RL 10-14-2020

Let the current in the left inductor be $I_1$ and that through the right inductor be $I_2$ . The circuit equations read:

$L\dot{I}_1 + R(I_1+I_2) = V_1$ $L\dot{I}_2 + R(I_1+I_2) = V_2$

Adding the above equations:

$L(\dot{I}_1 +\dot{I}_2)+2R(I_1+I_2)=V_1+V_2$

Let $\omega = 2\pi$ . Here, $I=I_1+I_2$ is the resistor current. It can also be seen that $I(0)=0$ . The final differential equation for resistor current is:

$L\dot{I}+ 2IR = V_1+V_2$

The above equation has a null solution and a particular solution. The null and particular solutions are:

$I_n = I_o \mathrm{e}^{-2t/3}$ $I_p = \frac{10(2 + 3\omega)\sin(\omega t) + 10(2 - 3\omega)\cos(\omega t)}{9\omega^2+4}$

Adding up both solutions and solving for $I_o$ gives:

$I(t) = \frac{10(2 + 3\omega)\sin(\omega t) + 10(2 - 3\omega)\cos(\omega t)}{9\omega^2+4} -\frac{10(2 - 3\omega)}{9\omega^2+4}\mathrm{e}^{-2t/3}$

The steps for solving have been left out. I used the $D$ operator method to solve this equation.

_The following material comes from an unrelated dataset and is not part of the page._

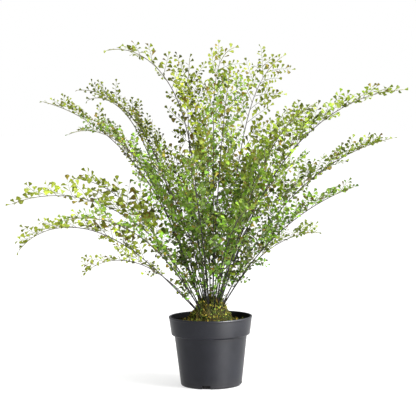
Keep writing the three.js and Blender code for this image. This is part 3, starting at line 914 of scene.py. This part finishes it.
def lathe(profile, sides):
    """Points and faces of a profile of (radius, height) turned about Z. Its ends are on the axis."""
    points = [(0.0, 0.0, profile[0][1])]
    for r, z in profile[1:-1]:
        for j in range(sides):
            a = 2 * pi * j / sides
            points.append((r * cos(a), r * sin(a), z))
    points.append((0.0, 0.0, profile[-1][1]))
    faces = []
    rings = len(profile) - 2
    for j in range(sides):
        after = (j + 1) % sides
        faces.append((0, 1 + after, 1 + j))
        for i in range(rings - 1):
            low, high = 1 + i * sides, 1 + (i + 1) * sides
            faces.append((low + j, low + after, high + after, high + j))
        top = 1 + (rings - 1) * sides
        faces.append((top + j, top + after, len(points) - 1))
    return points, faces


def with_cuts(mesh, cutters):
    """The mesh less each of the cutters, which are meshes too."""
    body = new_object("uncut", mesh)
    tools = []
    for cutter in cutters:
        tool = new_object("cutter", cutter)
        modifier = body.modifiers.new("cut", "BOOLEAN")
        modifier.object, modifier.operation, modifier.solver = tool, "DIFFERENCE", "EXACT"
        tools.append(tool)
    graph = bpy.context.evaluated_depsgraph_get()
    result = bpy.data.meshes.new_from_object(body.evaluated_get(graph))
    for obj in [body, *tools]:
        bpy.data.objects.remove(obj)
    return result


# Inside the collar, from lip below the rim, the moulding is matt, and its colour is painted much darker
# as painted shade. slack is how far off the wall a face may be to count.
INSIDE = Values(lip=0.6, slack=0.3)


def is_inside(face, collar_foot, collar_radius):
    """Whether a face of the pot is on the inner wall of its collar."""
    height = face.center.z / MM
    radius = hypot(face.center.x, face.center.y) / MM
    outside = lerp(collar_radius, POT.rim_radius, (height - collar_foot) / POT.collar_height)
    is_collar = collar_foot < height < POT.height - INSIDE.lip
    return is_collar and radius < outside - POT.wall + INSIDE.slack


def drain_cutter(angle):
    """A block with two rounded corners that cuts a drain notch through the foot of the wall."""
    half_depth, half_width, height = DRAIN.depth / 2, DRAIN.width / 2, DRAIN.height
    taper, fillet = 0.4, 1.4
    outline = filleted([
        (-half_width, -height, 0),
        (half_width, -height, 0),
        (half_width - taper, height, fillet),
        (-half_width + taper, height, fillet),
        (-half_width, -height, 0),
    ])[:-1]
    count = len(outline)
    points = [(POT.foot_radius + x, y, z) for x in (-half_depth, half_depth) for y, z in outline]
    faces = [tuple(reversed(range(count))), tuple(range(count, 2 * count))]
    faces += [(k, (k + 1) % count, count + (k + 1) % count, count + k) for k in range(count)]
    cutter = mesh_of("cutter", points, faces)
    cutter.transform(Matrix.Rotation(radians(angle), 4, "Z"))
    return cutter


def add_pot():
    collar_foot = POT.height - POT.collar_height
    collar_radius = POT.rim_radius - POT.collar_taper
    rim, shoulder, foot = POT.rim_radius, POT.shoulder_radius, POT.foot_radius
    top, floor, wall = POT.height, POT.floor, POT.wall
    # From the middle of the underside, up the outside, over the rim and down to the middle of the floor.
    corners = [
        (0, 0, 0),
        (foot - 0.2, 0, 3.2),
        (shoulder, collar_foot - 1.5, 0.8),
        (collar_radius, collar_foot - 0.2, 1.0),
        (rim - 0.5, top - 3.2, 0.8),
        (rim, top - 2.4, 0.6),
        (rim + 0.1, top, 0.9),
        (rim - wall - 0.6, top, 0.7),
        (collar_radius - wall, collar_foot + 3.2, 2.0),
        (shoulder - wall - 0.4, collar_foot - 2.6, 2.0),
        (foot - wall - 0.3, floor, 2.6),
        (0, floor, 0),
    ]
    mesh = mesh_of("nursery_pot_moulded", *lathe(filleted(corners), sides=192))
    angles = [DRAIN.first_angle + 360 * i / DRAIN.count for i in range(DRAIN.count)]
    mesh = with_cuts(mesh, [drain_cutter(angle) for angle in angles])
    mesh.name = "nursery_pot_moulded"
    mesh.materials.clear()
    mesh.materials.append(plastic_material("pot_plastic", "#191a20", "#212229", (0.34, 0.44)))
    # The inner wall of the collar gets a near-black plastic: painted shade.
    mesh.materials.append(plastic_material("pot_inside_painted_shade", "#08080a", "#101012", (0.8, 0.95)))
    for face in mesh.polygons:
        face.material_index = int(is_inside(face, collar_foot, collar_radius))
    mesh.shade_smooth()
    mesh.set_sharp_from_angle(angle=radians(32))
    add_object("nursery_pot_moulded", mesh, ["nursery_pot"])


add_pot()

# ------------ the soil and the moss

MOSS_COLOURS = palette(
    "#384216", "#8a862e", "#486e20", "#b89a42", "#6a6020", "#3a601e", "#809a3a", "#463a16",
)
FIBRE_COLOURS = palette("#8c7440", "#4a3a24", "#b09a5c", "#2e2618")

# What the moss has beyond the CAD part, in millimetres and shares. A pair is the least and the most
# that is drawn. A roughness has its width, its height and the layer of noise that it comes from.
TUFT = Values(
    tufts=(7, 4.4, 1.7),
    crumbs=(2.6, 2.2, 8.1),
    patches=(11, 0.75, 4.4),
    smooth_edge=6,
    brightness=0.36,
    # Towards the pot's wall the moss is painted darker as painted shade, from the share darker_from of
    # its radius and over the share darker_within.
    darker_from=0.5,
    darker_within=0.35,
    wall_brightness=0.62,
)
SPRIG = Values(
    count=2600,
    depth=0.8,
    half=(0.55, 1.2),
    taper=(1, 0.9, 0.6, 0.15),
    climbing_share=0.5,
    climbing=Values(spread=0.3, length=(6, 17), brightness=(0.3, 1.6)),
    creeping=Values(spread=1.6, length=(2.5, 5.5), brightness=(0.35, 3.6)),
)
# A fibre starts and rests just above the moss, and keeps the share called spring of its height.
FIBRE = Values(
    count=340,
    reach=0.9,
    start=0.6,
    flatten=np.array([1.0, 1.0, 0.25]),
    length=(8, 20),
    tilt=0.6,
    half=(0.18, 0.36),
    steps=9,
    rest=0.8,
    spring=0.25,
    off_wall=1.5,
)


def moss_height(radius, angle):
    """The CAD part's rule for the height of the moss."""
    fall = exp(-((radius / MOSS.crown_spread) ** MOSS.crown_power))
    crown = (MOSS.crown_height - MOSS.wall_height) * fall
    fade = min(radius / MOSS.even_middle, 1)
    lumps = sum(k * sin(count * angle + twist * radius) for count, twist, k in MOSS.swells)
    return MOSS.wall_height + crown + MOSS.lump * fade * lumps


def roughness(x, y, width, height, layer):
    return noise.noise(Vector((x / width, y / width, layer))) * height


def moss_point(radius, angle):
    """A point on the lumpy surface of the moss."""
    x, y = radius * cos(angle), radius * sin(angle)
    smooth = moss_height(radius, angle)
    edge_fade = min(1.0, (MOSS.edge - radius) / TUFT.smooth_edge)
    rough = roughness(x, y, *TUFT.tufts) + roughness(x, y, *TUFT.crumbs)
    return np.array([x, y, smooth + rough * edge_fade])


def moss_tint(x, y, draw, brightness):
    """Patches of moss in different colours, painted darker towards the wall as painted shade, with
    scatter between neighbours.
    """
    tint = mixed(MOSS_COLOURS, roughness(x, y, *TUFT.patches) + draw.random_sample())
    outer_share = (hypot(x, y) / MOSS.edge - TUFT.darker_from) / TUFT.darker_within
    # Painted shade: darker towards the pot's wall.
    tint[:3] *= brightness * lerp(1.0, TUFT.wall_brightness, min(max(outer_share, 0.0), 1.0))
    return tint


def add_moss_cushion(material):
    """The lumpy top of the moss, closed round its edge and underneath."""
    draw = np.random.RandomState(7)
    shape = Shape()
    rings, sides = 60, 180
    radii = [MOSS.edge * (i + 1) / rings for i in range(rings)]
    angles = [2 * pi * j / sides for j in range(sides)]
    points = [moss_point(radius, angle) for radius in radii for angle in angles]
    points.append(moss_point(0, 0))
    tints = [moss_tint(point[0], point[1], draw, TUFT.brightness) for point in points]
    outer, crown = (rings - 1) * sides, rings * sides
    foot = range(crown + 1, crown + 1 + sides)
    points += [np.array([x, y, MOSS.base]) for x, y, _ in points[outer:crown]]
    tints += [tints[0]] * sides
    faces = []
    for j in range(sides):
        after = (j + 1) % sides
        faces.append((crown, j, after))
        for i in range(rings - 1):
            low, high = i * sides, (i + 1) * sides
            faces.append((low + j, high + j, high + after, low + after))
        faces.append((outer + j, foot[j], foot[after], outer + after))
    faces.append(tuple(reversed(foot)))
    fans = [(p[0] / MOSS.edge, p[1] / MOSS.edge) for p in points]
    shape.add(points, faces, tints, fans)
    add_piece("moss_cushion", shape, [material], ["moss_mound"])


def spot_on_moss(draw, edge_share=0.97):
    radius = MOSS.edge * edge_share * sqrt(draw.random_sample())
    return moss_point(radius, 2 * pi * draw.random_sample())


def any_way(draw):
    return unit(draw.normal(size=3))


def curl(origin, along, bend, length, steps):
    """Places along a strand that starts along one way and bends steadily about an axis."""
    turn = 0.34
    is_steep = abs(along[2]) >= 0.9
    across = unit(np.cross(along, np.array([1.0, 0.0, 0.0]) if is_steep else UP))
    places = []
    for i in range(steps + 1):
        places.append(place_at(origin, along, across))
        origin = origin + along * length / steps
        along = unit(turned_about(along, bend, turn))
        across = unit(across - along * (across @ along))
    return places


def add_moss_sprigs(material):
    """Short curved shoots all over the moss. Some in the middle climb between the stems."""
    draw = np.random.RandomState(11)
    shape = Shape()
    taper = SPRIG.taper
    for _ in range(SPRIG.count):
        spot = spot_on_moss(draw)
        outward = np.array([spot[0], spot[1], 0.0]) / MOSS.edge
        middle_share = max(0.0, 1 - hypot(spot[0], spot[1]) / MOSS.crown_spread)
        climbs = draw.random_sample() < SPRIG.climbing_share * middle_share
        habit = SPRIG.climbing if climbs else SPRIG.creeping
        along = unit(UP + habit.spread * (outward + any_way(draw)))
        length = drawn(draw, *habit.length)
        places = curl(spot - along * SPRIG.depth, along, any_way(draw), length, len(taper) - 1)
        half = drawn(draw, *SPRIG.half)
        tint = moss_tint(spot[0], spot[1], draw, drawn(draw, *habit.brightness))
        add_tube(shape, places, [half * share for share in taper], 3, [tint] * len(taper), kind=0)
    add_piece("moss_sprigs", shape, [material])


def resting(place):
    """A place of a fibre, brought down onto the moss but for a share of its height."""
    x, y, z = place.origin
    radius = min(hypot(x, y), MOSS.edge - FIBRE.off_wall)
    ground = moss_point(radius, atan2(y, x))
    raised = np.array([ground[0], ground[1], z])
    origin = lerp(ground + UP * FIBRE.rest, raised, FIBRE.spring)
    return place_at(origin, place.along, place.across)


def add_moss_fibres(material):
    """Long, dry strands that curl over the moss."""
    draw = np.random.RandomState(13)
    shape = Shape()
    steps = FIBRE.steps
    for _ in range(FIBRE.count):
        start = spot_on_moss(draw, FIBRE.reach) + UP * FIBRE.start
        along = unit(any_way(draw) * FIBRE.flatten)
        length = drawn(draw, *FIBRE.length)
        bend = unit(UP * (1 if draw.random_sample() < 0.5 else -1) + FIBRE.tilt * any_way(draw))
        places = [resting(place) for place in curl(start, along, bend, length, steps)]
        half = drawn(draw, *FIBRE.half)
        tint = mixed(FIBRE_COLOURS, draw.random_sample())
        add_tube(shape, places, [half] * (steps + 1), 4, [tint] * (steps + 1), kind=0)
    add_piece("moss_fibres", shape, [material])


moss = moss_material()
add_moss_cushion(moss)
add_moss_sprigs(moss)
add_moss_fibres(moss)

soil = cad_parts["potting_soil"]
soil.data.materials.clear()
soil.data.materials.append(soil_material())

Other techniques such as the method of integrating factors, or Laplace transformation will work just as well here. Plotting the above function:

The inductor currents can be solved for by integrating the following equations:

$I_1 = \int_{0}^{t} \frac{V_1(\tau)-RI(\tau)}{L} \ d\tau$ $I_2 = \int_{0}^{t} \frac{V_2(\tau)-RI(\tau)}{L} \ d\tau$

I do not observe anything unexpected. The currents are a little higher initially due to the presence of the decaying exponential which goes away with time. A phase difference in the steady state solution between inductor currents is also not unexpected. I think I am unable to latch onto any interesting behaviour at the moment.